Malgré tout, la capacité de la Primaire populaire à mobiliser plus concrètement interroge. Si les velléités de transformation profonde de la société emportent l’adhésion, les débouchés politiques semblent encore confus. Médiatiquement, le mouvement a mis du temps à émerger. Pour devenir visible dans l’espace public, et faire monter la pression, les militants organisent, depuis quelques jours, des sit-in devant les sièges de La France insoumise, Europe Écologie-Les Verts, et du Parti socialiste. Sur leurs panneaux : « Zemmour au 2ᵉ tour : à qui la faute ? », « PS, LFI, EELV : on ne vous le pardonnera pas » ou encore « 2022 ou jamais ! » Dans la pénombre de la soirée, un militant s’interroge auprès d’une amie : « Ça fait quatre jours que je suis devant le siège de LFI, et je n’ai vu aucun responsable politique.

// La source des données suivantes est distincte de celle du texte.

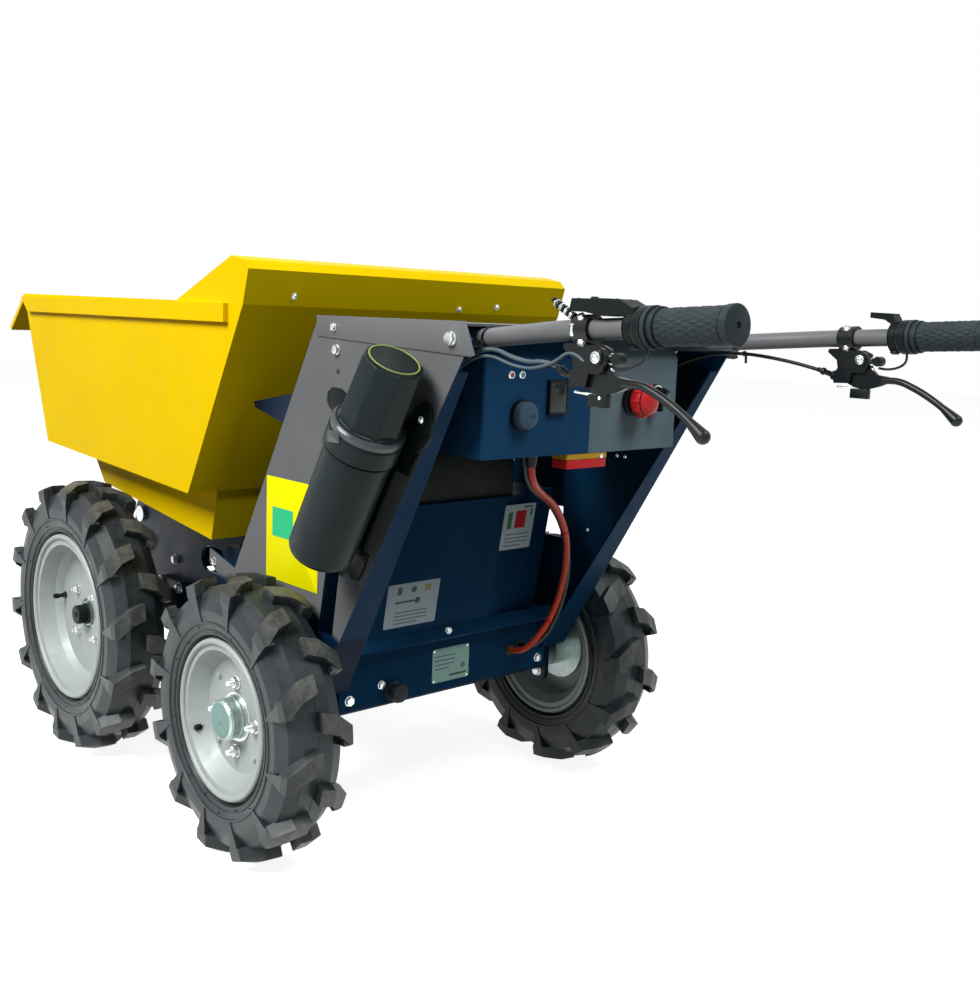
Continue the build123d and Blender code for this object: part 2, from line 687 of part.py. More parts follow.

J’espère être à la bonne adresse… » Partant du principe que ce dernier était au bon endroit, ne pourrait-on pas voir, ici, le symbole de l’indifférence des cadres des partis de gauche ?
« Si tous les dégoûtés s’en vont, il ne reste que les dégoûtants. »
Loin de l’objectif espéré de 300 000 personnes inscrites en octobre, la Primaire populaire peine à convaincre les candidats. « La vérité, c’est qu’il n’y a pas un nombre assez important de votants pour installer un rapport de force », nous dit un député Insoumis qui « n’y croi[t] pas du tout », mais ajoute aussitôt : « L’histoire n’est pas terminée ». Si elle « salue toutes les initiatives permettant de mettre des gens autour d’une table pour discuter », la conseillère EELV de Paris Raphaëlle Rémy-Leleu est dubitative. « Actuellement, le parti est concentré sur sa campagne, et c’est important. Nous sortons d’une primaire où les débats ont été riches, d’une haute tenue. La question, maintenant, c’est : comment gagne-t-on 2022 ? Mais je ne sais pas si celle-ci doit être abordée avec les personnes présentes. » Assise autour d’une grande table, dans les coulisses, la députée LFI Clémentine Autain vante sa « sympathie » pour un « mouvement dont la colère contre l’éclatement de la gauche est salutaire ». En 2019, au sortir d’élections européennes catastrophiques pour la gauche, Elsa Faucillon et elle avaient tenté de tirer la sonnette d’alarme en lançant un « big bang » pour engager la reconstruction d’une gauche « en miettes, désertées par une très grande partie des classes populaires ». « Il aurait fallu créer des convergences », explique-t-elle.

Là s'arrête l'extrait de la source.